§ **Written instruction**: Return the lines from the line containing "build_check_valve()" through the line containing "if empty is" exactly. No other line should appear in the answer.

[Scripts that build objects]

— START —

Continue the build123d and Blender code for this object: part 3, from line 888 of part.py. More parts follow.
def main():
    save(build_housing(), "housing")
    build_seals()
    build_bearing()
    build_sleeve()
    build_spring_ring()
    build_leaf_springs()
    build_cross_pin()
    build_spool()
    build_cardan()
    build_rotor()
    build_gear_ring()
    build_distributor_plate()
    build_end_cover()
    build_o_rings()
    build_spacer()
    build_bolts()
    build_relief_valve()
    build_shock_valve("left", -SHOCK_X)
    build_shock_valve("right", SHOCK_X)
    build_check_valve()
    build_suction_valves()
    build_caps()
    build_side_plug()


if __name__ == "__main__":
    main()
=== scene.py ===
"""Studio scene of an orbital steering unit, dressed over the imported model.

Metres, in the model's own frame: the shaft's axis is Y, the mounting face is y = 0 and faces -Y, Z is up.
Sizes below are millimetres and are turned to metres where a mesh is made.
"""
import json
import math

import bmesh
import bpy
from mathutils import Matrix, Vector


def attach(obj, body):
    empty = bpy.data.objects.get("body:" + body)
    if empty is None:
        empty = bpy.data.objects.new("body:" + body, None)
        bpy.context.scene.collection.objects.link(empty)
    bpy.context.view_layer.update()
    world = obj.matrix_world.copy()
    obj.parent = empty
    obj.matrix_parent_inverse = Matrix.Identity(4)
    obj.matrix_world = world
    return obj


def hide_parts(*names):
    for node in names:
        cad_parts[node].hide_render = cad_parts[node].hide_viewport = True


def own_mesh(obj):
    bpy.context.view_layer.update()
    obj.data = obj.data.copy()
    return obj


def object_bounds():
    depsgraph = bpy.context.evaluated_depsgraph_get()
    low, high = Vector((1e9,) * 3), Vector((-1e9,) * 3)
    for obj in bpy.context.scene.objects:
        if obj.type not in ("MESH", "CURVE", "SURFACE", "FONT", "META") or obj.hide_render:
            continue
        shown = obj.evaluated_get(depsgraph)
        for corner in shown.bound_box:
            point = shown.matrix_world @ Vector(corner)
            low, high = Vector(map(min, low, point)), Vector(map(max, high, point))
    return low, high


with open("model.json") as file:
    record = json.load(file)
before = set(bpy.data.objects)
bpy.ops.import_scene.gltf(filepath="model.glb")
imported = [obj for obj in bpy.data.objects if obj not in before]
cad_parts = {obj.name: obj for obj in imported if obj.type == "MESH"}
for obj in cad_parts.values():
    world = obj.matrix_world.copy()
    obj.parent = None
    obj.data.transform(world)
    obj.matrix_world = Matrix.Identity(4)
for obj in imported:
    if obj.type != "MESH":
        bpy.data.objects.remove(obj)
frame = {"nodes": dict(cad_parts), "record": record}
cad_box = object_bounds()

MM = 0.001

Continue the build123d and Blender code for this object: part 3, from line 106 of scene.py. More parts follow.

— END —

§ **Output below**:
    build_check_valve()
    build_suction_valves()
    build_caps()
    build_side_plug()


if __name__ == "__main__":
    main()
=== scene.py ===
"""Studio scene of an orbital steering unit, dressed over the imported model.

Metres, in the model's own frame: the shaft's axis is Y, the mounting face is y = 0 and faces -Y, Z is up.
Sizes below are millimetres and are turned to metres where a mesh is made.
"""
import json
import math

import bmesh
import bpy
from mathutils import Matrix, Vector


def attach(obj, body):
    empty = bpy.data.objects.get("body:" + body)
    if empty is None:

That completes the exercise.